As she enters the second half of the first year, the infant's behavior often takes an apparently alarming turn. Suddenly, anyone other than her parents is likely to be shunned as a social partner. After a few months of unrestricted gregariousness, she now screams in protest when approached by Grandma, Cousin Joe, or anyone else who is not a primary caretaker.
This "stranger anxiety" is a typical side effect of the child's growing cognitive capacities and increased social awareness. It is almost as if she says to herself, "This interpersonal stuff is fun, but it's sort of complicated. Not only do people do things to me, but I'm expected to do things back. And there are rules for what you do and when you do it. I really need to concentrate if I'm going to get this down. So, for the next few months, I'm going to focus exclusively on those people I deal with all the time. I just can't cope with a lot of folks while I'm learning the fundamentals, and everyone else is going to have to back off until I get a handle on how all this works and what I'm supposed to do."
Then, for the next year or so, the child and her parents enjoy a consistently friendly relationship. While others may be dismayed to be left out of the loop, mother and father are thrilled to be having an awful lot of interpersonal fun and are flattered by their "most favored" status.
But then, at about a year-and-a-half of age, something extremely significant happens. One day, the child realizes that not only is she a "player" in the social game, she actually has power. Instead of being a passive recipient or a novice reactor, she can actually control social situations. She can make other people dance to her tune. And the realization that she has this kind of power, as always, is absolutely intoxicating.
Think about it. Let's say you woke up tomorrow morning and realized you had the power to fly. Would you say, "That's cool. Maybe later, when I get home from work, I'll check it out." No. Immediately, you would have to determine the extent of your newfound power. How high can you fly? How fast can you fly? How far can you fly? Can you do loop-de-loops and other tricks?
Well, it is the same for the toddler. Psychologically she is forced to test the limits of her social power. And regrettably, this is most often manifested in what is referred to as "negativism." "No" becomes her favorite word, and she adamantly refuses every request, violates every instruction, and ignores every admonition.

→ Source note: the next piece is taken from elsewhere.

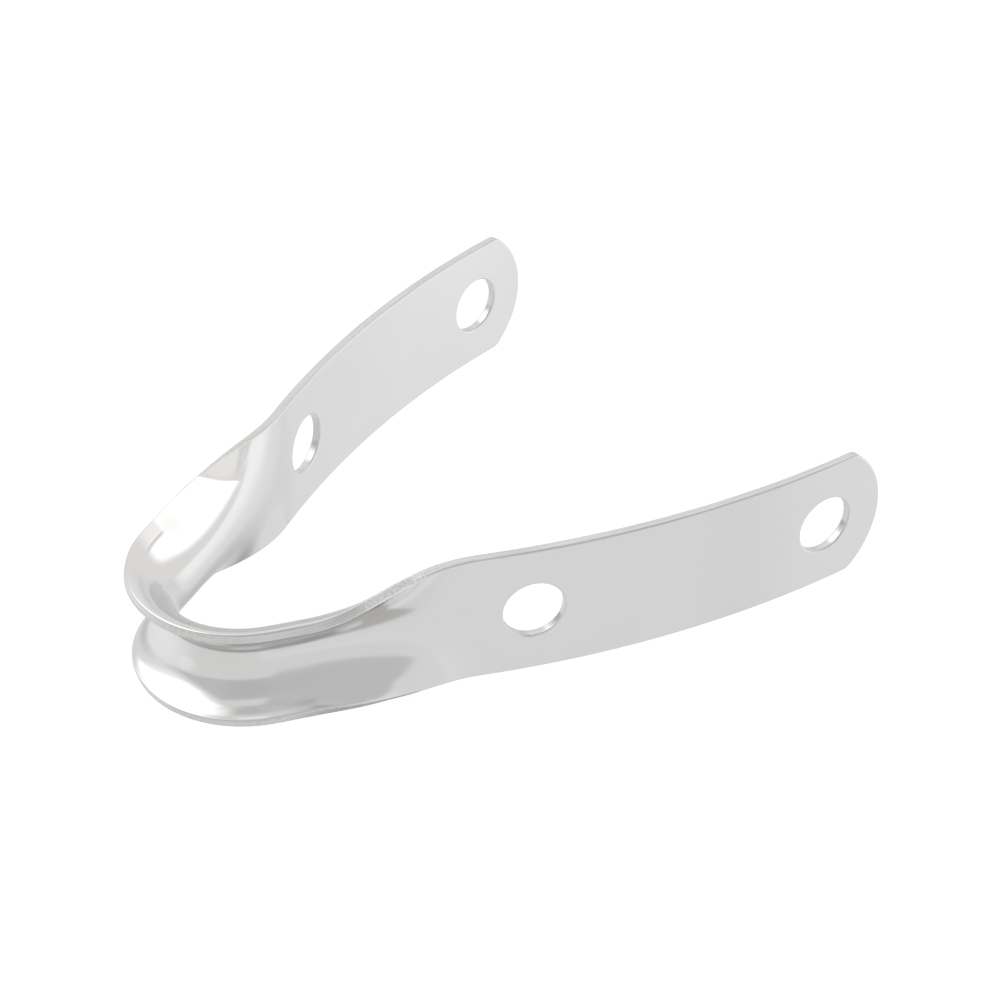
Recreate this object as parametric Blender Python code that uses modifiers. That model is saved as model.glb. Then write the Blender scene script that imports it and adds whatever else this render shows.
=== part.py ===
"""Stem-head fairlead: one strap of stainless sheet, pressed into a V that screws round a dinghy's bow.

Metres, +Z up. The nose points forward along -Y, the arms run aft along +Y, and the port arm is at +X.
The origin is under the middle of the strap, level with its lower edges.

The strap is one strip. At the nose it is pressed into a groove that opens outwards, so a rope led
through the loop bears on a rounded inner surface. The groove fades to flat sheet along the arms.
A place on the strip is a station (the distance from the middle of the nose along the strip) and a
share across it, from -1 at the lower edge to 1 at the upper one.
"""

import math

import bmesh
import bpy
from mathutils import Matrix, Vector

# The strip before pressing
STRIP_WIDTH = 0.0127
SHEET = 0.0009
HALF_LENGTH = 0.0659
TIP_RADIUS = 0.0079
HOLE_RADIUS = 0.00275
HOLE_STATIONS = (0.03085, 0.05955)
SEAT_HALF_LENGTH = 0.0029

# The bend seen from above, on the middle of the sheet
NOSE_RADIUS = 0.0064
NOSE_END = 0.00745
FLARE_RADIUS = -0.206
FLARE_END = 0.0253
ARM_RADIUS = 0.093
BEND_BLEND = 0.003

# The groove across the nose
GROOVE_HALF_ANGLE = math.radians(78.0)
GROOVE_FULL_TO = 0.0105
GROOVE_GONE_AT = 0.026

# Fineness of the solid
MARCH_STEP = 0.00005
NOSE_STEP = 0.0011
ARM_STEP = 0.0032
TIP_STEPS = 4
STRIPS_ACROSS = 16
HOLE_SEGMENTS = 48
CUTTER_DEPTH = 0.004

STEEL_COLOUR = (0.78, 0.78, 0.77, 1.0)
STEEL_ROUGHNESS = 0.22


def clear_scene():
    for thing in list(bpy.data.objects):
        bpy.data.objects.remove(thing, do_unlink=True)


def new_collection(name):
    collection = bpy.data.collections.new(name)
    bpy.context.scene.collection.children.link(collection)
    return collection


def steel_material():
    material = bpy.data.materials.new("stainless_steel")
    material.use_nodes = True
    shader = material.node_tree.nodes["Principled BSDF"]
    shader.inputs["Base Color"].default_value = STEEL_COLOUR
    shader.inputs["Metallic"].default_value = 1.0
    shader.inputs["Roughness"].default_value = STEEL_ROUGHNESS
    return material


def ease(value, start, end):
    """0 up to start, 1 from end on, and a smooth rise between."""
    share = min(1.0, max(0.0, (value - start) / (end - start)))
    return share * share * (3.0 - 2.0 * share)


def curvature(station):
    """How fast the strip turns inboard at a station, seen from above."""
    half = BEND_BLEND / 2.0
    past_nose = ease(station, NOSE_END - half, NOSE_END + half)
    in_arm = ease(station, FLARE_END - half, FLARE_END + half)
    nose = (1.0 - past_nose) / NOSE_RADIUS
    flare = past_nose * (1.0 - in_arm) / FLARE_RADIUS
    return nose + flare + in_arm / ARM_RADIUS


def march_plan():
    """(distance to port, distance aft, heading) of the strip's middle at each step of the port side."""
    steps = math.ceil(HALF_LENGTH / MARCH_STEP)
    points = [(0.0, 0.0, 0.0)]
    for step in range(steps):
        across, aft, heading = points[-1]
        middle = heading + curvature((step + 0.25) * MARCH_STEP) * MARCH_STEP / 2.0
        turned = heading + curvature((step + 0.5) * MARCH_STEP) * MARCH_STEP
        across += math.cos(middle) * MARCH_STEP
        aft += math.sin(middle) * MARCH_STEP
        points.append((across, aft, turned))
    return points


PLAN = march_plan()


def plan_at(station):
    """The plan point and heading at a station; a negative station is on the starboard side."""
    place = min(abs(station) / MARCH_STEP, len(PLAN) - 1.001)
    before = int(place)
    share = place - before
    across, aft, heading = (a + (b - a) * share for a, b in zip(PLAN[before], PLAN[before + 1]))
    side = 1.0 if station >= 0.0 else -1.0
    return side * across, aft, side * heading


def groove_at(station):
    """(half angle, radius) of the groove's arc across the strip."""
    fade = 1.0 - ease(abs(station), GROOVE_FULL_TO, GROOVE_GONE_AT)
    angle = max(GROOVE_HALF_ANGLE * fade, 1e-4)
    return angle, STRIP_WIDTH / (2.0 * angle)


def strap_point(station, share):
    """A point on the middle of the sheet, before it is centred on the origin."""
    across, aft, heading = plan_at(station)
    angle, radius = groove_at(station)
    flare = radius * (1.0 - math.cos(share * angle))
    height = radius * math.sin(share * angle)
    outboard = Vector((math.sin(heading), -math.cos(heading), 0.0))
    return Vector((across, aft, height)) + outboard * flare


def origin_shift():
    """Moves the strap so that the origin is under its middle, level with its lower edges."""
    lip = strap_point(0.0, 1.0).y - SHEET / 2.0 * math.cos(GROOVE_HALF_ANGLE)
    heading = plan_at(HALF_LENGTH)[2]
    tip = strap_point(HALF_LENGTH, 0.0).y + SHEET / 2.0 * abs(math.cos(heading))
    return Vector((0.0, -(lip + tip) / 2.0, STRIP_WIDTH / 2.0))


def spread(start, end, most):
    """Even stations from start to end, no further apart than most, without the first."""
    count = math.ceil((end - start) / most)
    return [start + (end - start) * (i + 1) / count for i in range(count)]


def half_stations():
    """The port side's stations. Each hole sits in the middle of one flat length of arm, its seat."""
    stations = [0.0] + spread(0.0, GROOVE_GONE_AT, NOSE_STEP)
    for hole in HOLE_STATIONS:
        stations += spread(stations[-1], hole - SEAT_HALF_LENGTH, ARM_STEP)
        stations.append(hole + SEAT_HALF_LENGTH)
    return stations + spread(stations[-1], HALF_LENGTH, (HALF_LENGTH - stations[-1]) / TIP_STEPS)


def rounded_station(station, share):
    """Draws the stations beyond the last seat in, so that the strip ends in an arc."""
    seat_end = HOLE_STATIONS[-1] + SEAT_HALF_LENGTH
    beyond = max(0.0, abs(station) - seat_end) / (HALF_LENGTH - seat_end)
    height = share * STRIP_WIDTH / 2.0
    drawn_in = TIP_RADIUS - math.sqrt(TIP_RADIUS**2 - height**2)
    return math.copysign(abs(station) - beyond * drawn_in, station)


def strap_surface():
    """The middle of the sheet: a flat grid, rolled to the strap's shape."""
    port = half_stations()
    stations = [-s for s in reversed(port[1:])] + port
    lengths = len(stations) - 1
    shift = origin_shift()
    mesh = bmesh.new()
    bmesh.ops.create_grid(mesh, x_segments=lengths, y_segments=STRIPS_ACROSS, size=1.0)
    for vertex in mesh.verts:
        station = stations[round((vertex.co.x + 1.0) / 2.0 * lengths)]
        share = vertex.co.y
        vertex.co = strap_point(rounded_station(station, share), share) + shift
    bmesh.ops.recalc_face_normals(mesh, faces=mesh.faces)
    return mesh


def object_from(mesh, name, collection):
    data = bpy.data.meshes.new(name)
    mesh.to_mesh(data)
    mesh.free()
    made = bpy.data.objects.new(name, data)
    collection.objects.link(made)
    return made


def hole_cutter(station, collection):
    """A cylinder across one arm, square to the hole's seat."""
    aft_end = strap_point(station + SEAT_HALF_LENGTH, 0.0)
    forward_end = strap_point(station - SEAT_HALF_LENGTH, 0.0)
    along = (aft_end - forward_end).normalized()
    outboard = along.cross(Vector((0.0, 0.0, 1.0)))
    mesh = bmesh.new()
    bmesh.ops.create_cone(
        mesh,
        cap_ends=True,
        segments=HOLE_SEGMENTS,
        radius1=HOLE_RADIUS,
        radius2=HOLE_RADIUS,
        depth=CUTTER_DEPTH,
    )
    cutter = object_from(mesh, "hole_cutter", collection)
    turn = outboard.to_track_quat("Z", "Y").to_matrix().to_4x4()
    cutter.matrix_world = Matrix.Translation((aft_end + forward_end) / 2.0 + origin_shift()) @ turn
    cutter.hide_render = True
    cutter.display_type = "WIRE"
    return cutter


def add_strap(collection, cutters):
    strap = object_from(strap_surface(), "fairlead_strap", collection)
    strap.data.materials.append(steel_material())
    strap.data.shade_smooth()
    strap.data.set_sharp_from_angle(angle=math.radians(40.0))
    sheet = strap.modifiers.new("sheet", "SOLIDIFY")
    sheet.thickness = SHEET
    sheet.offset = 0.0
    sheet.use_even_offset = True
    holes = strap.modifiers.new("holes", "BOOLEAN")
    holes.operation = "DIFFERENCE"
    holes.solver = "EXACT"
    holes.operand_type = "COLLECTION"
    holes.collection = cutters
    return strap


def main():
    clear_scene()
    parts = new_collection("stem_head_fairlead")
    cutters = new_collection("hole_cutters")
    for station in HOLE_STATIONS:
        hole_cutter(station, cutters)
        hole_cutter(-station, cutters)
    add_strap(parts, cutters)


main()
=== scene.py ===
"""The looks of the stem-head fairlead: a strap of polished, pressed stainless strip in a pale studio.

The strap is made again here as one fine surface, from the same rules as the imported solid, so that
its reflections run smoothly and its sheared edges are rounded. Its size and place come from the
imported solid's box.

A place on the flat blank is given by its station, the distance along the strip from the middle of
the nose, with port positive, and by its distance across the strip, with up positive.
"""

import math

import bpy
import numpy as np
from mathutils import Matrix, Vector
from mathutils.geometry import delaunay_2d_cdt


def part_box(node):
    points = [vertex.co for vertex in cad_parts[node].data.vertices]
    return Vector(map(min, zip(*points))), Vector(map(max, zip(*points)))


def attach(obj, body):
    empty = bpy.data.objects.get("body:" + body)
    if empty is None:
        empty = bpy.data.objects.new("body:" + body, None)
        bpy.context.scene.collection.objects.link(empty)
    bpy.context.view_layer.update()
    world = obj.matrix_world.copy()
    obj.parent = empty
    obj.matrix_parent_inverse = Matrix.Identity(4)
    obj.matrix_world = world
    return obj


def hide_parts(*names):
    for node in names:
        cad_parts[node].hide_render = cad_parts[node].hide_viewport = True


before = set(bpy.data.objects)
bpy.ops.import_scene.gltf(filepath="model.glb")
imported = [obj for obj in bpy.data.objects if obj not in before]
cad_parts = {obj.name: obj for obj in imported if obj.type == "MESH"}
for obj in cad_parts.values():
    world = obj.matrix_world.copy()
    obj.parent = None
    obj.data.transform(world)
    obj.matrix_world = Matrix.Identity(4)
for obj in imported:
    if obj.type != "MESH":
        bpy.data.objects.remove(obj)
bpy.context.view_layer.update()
NODE = "fairlead_strap"

# ---------------------------------------------------------------------------------------------
# The strip, in metres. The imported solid's box sets its place and its final size.
# ---------------------------------------------------------------------------------------------
LOW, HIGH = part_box(NODE)
MIDDLE = (LOW + HIGH) / 2.0
WIDTH = 0.0127
SHEET = 0.0009
HALF_LENGTH = 0.0659
TIP_RADIUS = 0.0079
TIP_CORNER = 0.0012
HOLE_RADIUS = 0.00275
HOLE_DISTANCES = (0.03085, 0.05955)
HOLE_STATIONS = [side * distance for distance in HOLE_DISTANCES for side in (-1.0, 1.0)]

# The bend seen from above: a tight nose, a slight reverse flare, and arms that curve inboard
NOSE_RADIUS = 0.0064
NOSE_END = 0.00745
FLARE_RADIUS = -0.206
FLARE_END = 0.0253
ARM_RADIUS = 0.093
BEND_BLEND = 0.003

# The groove across the nose: a round arc that fades along the arms to an angle that is all but flat
GROOVE_HALF_ANGLE = math.radians(78.0)
GROOVE_FULL_TO = 0.0105
GROOVE_GONE_AT = 0.026
FLAT_ANGLE = 0.00001

# How finely the surface is made
EDGE_ROUND = 0.0002
EDGE_STEPS = 5
HOLE_RIM = HOLE_RADIUS + EDGE_ROUND
HOLE_POINTS = 112
CELL = 0.0004
CLEAR_OF_RIM = 0.6 * CELL
MARCH_STEP = 0.00002
NUDGE = 0.000002
SAME_POINT_MM = 1e-7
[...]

This is a critical point. If parents comprehend the situation, they do not take their toddler's routine nastiness personally. Furthermore, they create opportunities for their little one to exercise her power without having to do so by confronting them. So, for instance, when getting the child dressed, they avoid saying things like, "Please put on your shirt" or "Do you want to put on your shirt now?" Instead, they lay out the child's clothes and ask, "Are you going to put your shirt on first or your pants on first?" This permits the child to be "in charge" within reasonable parameters and without having to oppose her parents.